うちの子は、出かけるときに、用意をしないばかりか、すぐに他のことを始めてしまい、結局いつも出発が遅れてしまう…本当に困ったものです…。
お母さんからすれば、いつも大変な思いをされていることでしょう。
それは、実感としてとてもよく理解できることです。
しかし、もし、そのお子さんが、何も手がかからない、何でも言うことを聞いてくれる、素直な子であったとしたら…果たして、それが嬉しいと感じるのでしょうか。
ふと、そんなことを考えてみたのです。
職業柄、いろいろなお子さんとかかわっているためなのか、わかりませんが…。
私は、大人の思い通りにいかないことが、実は子どもにとってよいことだと考えています。

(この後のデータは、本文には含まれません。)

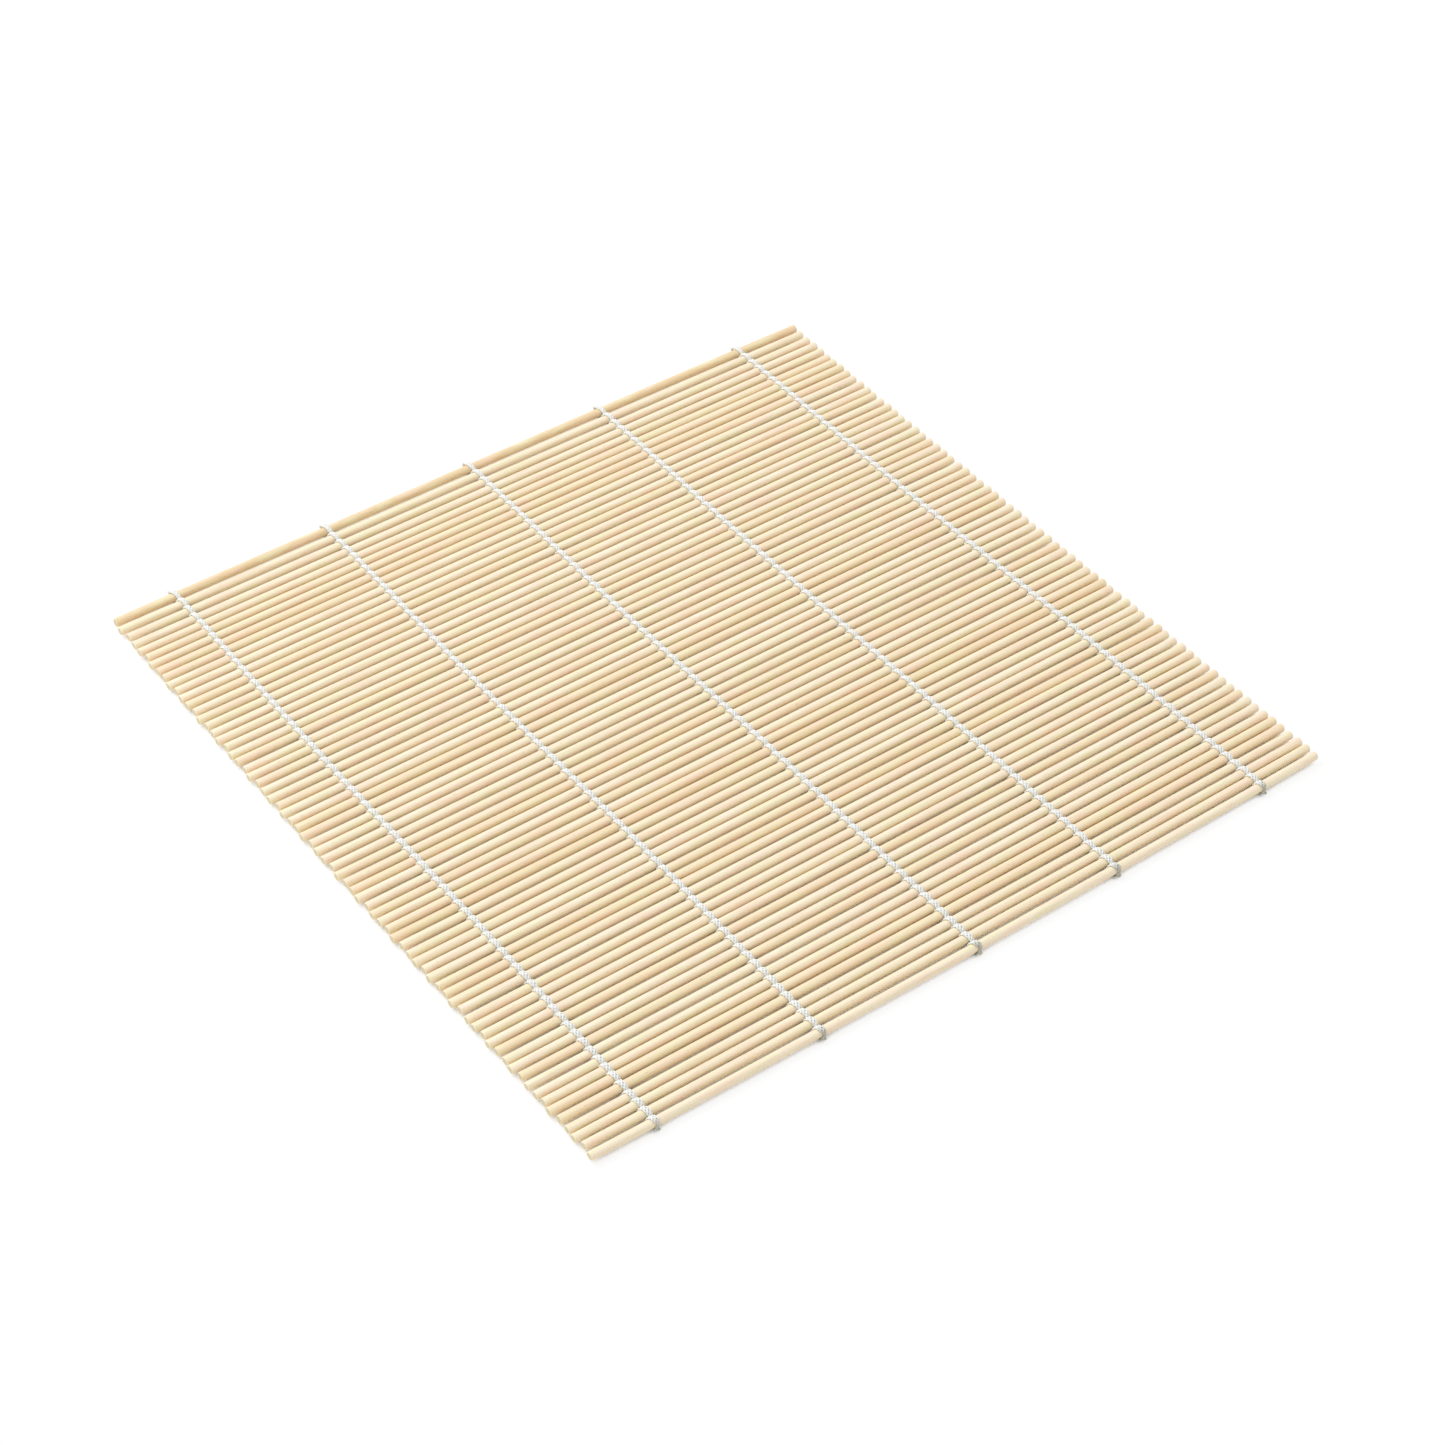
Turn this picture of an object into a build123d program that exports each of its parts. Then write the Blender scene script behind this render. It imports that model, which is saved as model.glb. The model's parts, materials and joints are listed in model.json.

そもそも、臨床は「大人の思い通りにならない」というところからスタートすることが多いのです。
そのため、自分の心の中にクッションのようなものを作って、子どもが一見迷惑な行動をとったとしても、イライラすることはなく、「ふ〜む、そうきたか〜。それは思いつかなかったな〜。なかなかやるな〜」と一度は感心することにしているのです。
そして、その子の行った行動につき合い、その子を追い越さんばかりに盛り上がり、徐々に私のペースにも応じてもらう…。
そういう、お互いがやんちゃになるという相互的なやりとりの中で、子どもとの関係性を深めていくことが、とても大切だと思っているのです。
大抵の場合、子どもは思い通りにはならないのです。
というか、思い通りにさせてはいけないと思うのです。
『学校U』(山田洋次監督)という映画の中で、主人公の先生が、後輩の先生に向かって次のような話をする場面があります。
「われわれ教師は、子どもに迷惑をかけられるためにいるんだよ。それともなにかい?自分に都合のいい子どもを作ろうとでもしているのかい?まさか、優秀な大学を出て教師になったあんたが、そんなことを考えているはずはないよね」
このことばは、私にとっても大きな財産になっています。
教師に限らず、臨床家も親も、子どもにかかわるすべての人にとって、言えること…。
それは、その人たちは子どもに迷惑をかけられるために存在する、ということです。
迷惑を迷惑とも感じず、なかなかやるじゃないかと楽しみながら、子どもと共に過ごしていく…。
ビリーブでは、そのような姿勢をとてもとても大切にしています。